Il nuovo elenco argentino comprende produzioni di cotone, fibra sintetiche e tessile in generale. Il governo di Buenos Aires, con le parole del ministro degli Esteri Jorge Taiana, ha puntualizzato che “sono norme volte a garantire un maggior rigore nell’entrata delle merci nel Paese” e non “barriere”, termine utilizzato dai fautori della globalizzazione quando si vogliono denigrare misure che non vanno nell’ottica del libero mercato. In realtà, si tratta di misure che servono a proteggere le proprie aziende dalla concorrenza sleale e quindi i propri lavoratori. Argentina, e Venezuela in particolare, comprendono che la crisi finanziaria in atto può sconvolgere anche la vita delle nazioni sudamericane. La protezione delle proprie aziende, come la nazionalizzazione dei fondi pensione, di aziende strategiche che operano nei settori di pubblica utilità, dai trasporti all’energia, resta l’unico baluardo di fronte alla tempesta della spazzatura finanziaria che si staglia all’orizzonte.

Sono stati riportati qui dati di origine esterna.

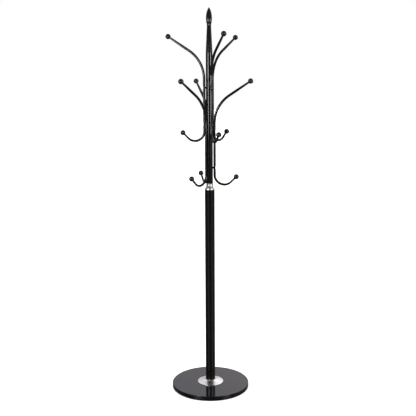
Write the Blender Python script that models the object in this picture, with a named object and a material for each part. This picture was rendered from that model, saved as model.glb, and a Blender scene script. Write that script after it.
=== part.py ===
"""Standing coat rack: a stone base, a two-stage steel pole and six double-ended hooks.

The rack is modelled the way it goes together on a bench.  A polished stone slab on four
felt pads carries the lower pole, which one bolt draws down from below through a chromed
cover.  A chromed reducer and a threaded stud join the pole to a thinner upper tube.  Two
tiers of three bent hook bars are screwed to that tube through short spacers, each bar has
a ball on both ends, and a turned finial closes the tube.

Units are metres, +Z is up, the origin is on the floor under the pole's axis, and +X runs
along one bar of the lower tier.
"""

import math

import bmesh
import bpy
from mathutils import Matrix

MM = 0.001
GAP = 0.3 * MM  # left between pieces that touch on the real rack
MERGE_DISTANCE = 0.001 * MM

# Base
PAD_RADIUS = 12.0 * MM
PAD_THICKNESS = 1.2 * MM
PAD_CIRCLE = 150.0 * MM
PAD_COUNT = 4
SLAB_RADIUS = 180.0 * MM
SLAB_TOP = 22.0 * MM
SLAB_BOTTOM = PAD_THICKNESS + GAP
SLAB_EDGE_ROUND = 2.5 * MM
COUNTERBORE_RADIUS = 20.0 * MM
COUNTERBORE_DEPTH = 10.0 * MM

# Chromed cover over the pole's foot
COVER_RADIUS = 60.0 * MM
COVER_SHEET = 1.2 * MM
COVER_RIM_RISE = 1.6 * MM
COVER_DISH_RISE = 3.8 * MM
COVER_FILLET = 5.0 * MM
COVER_TOP = SLAB_TOP + 13.2 * MM

# Bolted joints on the axis (M10)
THREAD_RADIUS = 5.0 * MM
THREAD_BORE = THREAD_RADIUS + GAP
CLEARANCE_BORE = 5.5 * MM
BOLT_HEAD_RADIUS = 9.2 * MM
BOLT_HEAD_HEIGHT = 6.4 * MM
BOLT_TIP = 58.0 * MM
WASHER_RADIUS = 18.0 * MM
WASHER_THICKNESS = 3.0 * MM
STUD_LENGTH = 96.0 * MM
STUD_CHAMFER = 1.0 * MM

# Lower pole
POLE_RADIUS = 22.5 * MM
TUBE_WALL = 1.5 * MM
POLE_TOP = 943.0 * MM
FOOT_PLUG_BASE = SLAB_TOP + 3.0 * MM
PLUG_HEIGHT = 26.0 * MM

# Chromed reducer between pole and tube
REDUCER_BAND = 2.2 * MM
REDUCER_WAIST = 22.0 * MM
REDUCER_HEIGHT = 30.0 * MM
REDUCER_NECK_RADIUS = 15.2 * MM

# Upper tube
TUBE_RADIUS = 15.0 * MM
TUBE_BOTTOM = POLE_TOP + REDUCER_HEIGHT + GAP
TUBE_TOP = 1556.0 * MM

# Finial: three smooth curves, each four (radius, height) control points
FINIAL_SPIGOT = 26.0 * MM
FINIAL_SKIRT = ((15.0, 1556.3), (14.0, 1580.0), (10.9, 1640.0), (9.6, 1671.0))
FINIAL_SHOULDER = ((9.6, 1671.0), (9.5, 1683.0), (13.5, 1683.0), (13.5, 1706.0))
FINIAL_POINT = ((13.5, 1706.0), (13.4, 1719.0), (9.6, 1739.0), (0.0, 1750.0))

# Hook bars, each bent in one plane from its top ball to its lower ball
BAR_RADIUS = 5.8 * MM
BAR_END_RADIUS = 4.4 * MM
BAR_TAPER = 75.0 * MM
RUN_REACH = 23.2 * MM  # pole axis to the bar's straight run
RUN_LENGTH = 231.9 * MM
BRANCH_SLOPE = math.radians(33.4)
BRANCH_BEND = 148.0 * MM
BRANCH_LENGTH = 114.4 * MM
HOOK_BEND = 43.6 * MM
HOOK_TURN = math.radians(135.0)
HOOK_LENGTH = 34.3 * MM
TIERS = {"lower": (1431.0 * MM, 0.0), "upper": (1627.0 * MM, 60.0)}
BARS_PER_TIER = 3

# Balls
BALL_RADIUS = 12.0 * MM
BALL_SOCKET_RADIUS = BAR_END_RADIUS + 0.5 * MM
BALL_ENGAGEMENT = 8.0 * MM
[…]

In alcune nazioni sudamericane si è dunque più consapevoli che è necessario garantire il benessere dei popoli, piuttosto che ricorrere al salvataggio dei banchieri responsabili della crisi, così come sta avvenendo in Europa e negli Stati Uniti. Recentemente un gruppo di economisti ed esponenti di governo del cosiddetto Terzo Mondo, provenienti da diciassette nazioni differenti (Venezuela, Ecuador, Cina, Corea del Sud, ecc.) si è riunito a Caracas dall’8 all’11 ottobre e ha chiesto che i governi riprendano il controllo dei rispettivi sistemi di banca nazionale, attuino misure d’emergenza per assicurare la sovranità energetica e alimentare e considerino di sospendere i pagamenti del debito pubblico. Misure all’avanguardia che nulla hanno a che vedere con la globalizzazione dei mercati.